If you simply turn the bars into the corner, by all rights the bike should then countersteer out of the turn.

We covered precession in the No BS article, but perhaps a recap is in order.

Because of rotational inertia, a gyro (i.e. your bike's wheel) does not respond to applied forces as a stationary object would.

Instead, the wheel will respond at a point 90-degrees in the direction of rotation from the point where the force was applied.

The best way to visualize this is to spin a bicycle wheel and see what happens. If you turn the wheel as you would with a handlebar input, you'll see that it precesses (countersteers) away from the direction you turned it, as we just noted.

However, if you simply tilt it as if you're body steering, you find that it does an interesting thing.

The wheel turns in the same direction as it has been tilted, i.e. when you tilt it to the right, the wheel also turns to the right. The implication is that when you increase lean angle solely through body steering you not only increase camber thrust, precession throws in a bonus slip angle as well.

Both together will tighten up your line and so it seems that weight shifting is a method whereby you can directly steer the front wheel to some degree.

We may examine other aspects of chassis dynamics in the future, but as far as the No BS 'controversy' is concerned, I'm done with it.

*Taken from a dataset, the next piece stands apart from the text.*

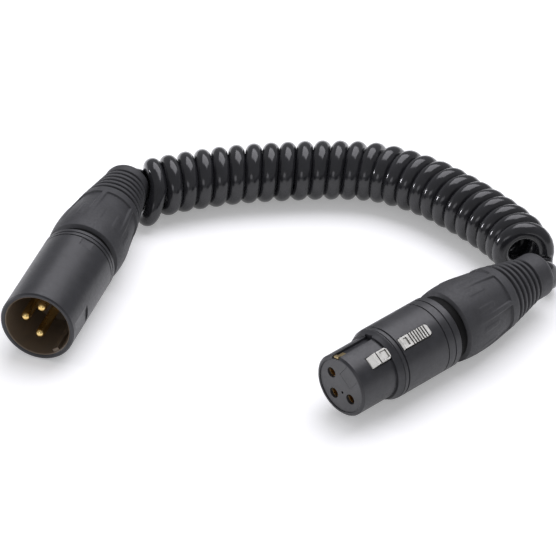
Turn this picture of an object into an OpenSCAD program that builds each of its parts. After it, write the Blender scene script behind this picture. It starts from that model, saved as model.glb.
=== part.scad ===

Factory engineers and tire designers have to know this stuff, but we do not. It doesn't take a physics degree to ride well. Still, it's fun to ponder the complexities of motorcycles because their challenging nature is what makes them so attractive to us in the first place.

What was it JFK said about going to the Moon? 'We choose to do these things not because they're easy, but because they're hard.' Or something like that, I think.

So go out and ride and if some of this enhances your experience, then great! If not, go screw yourself. Just don't forget to send the Cuervo!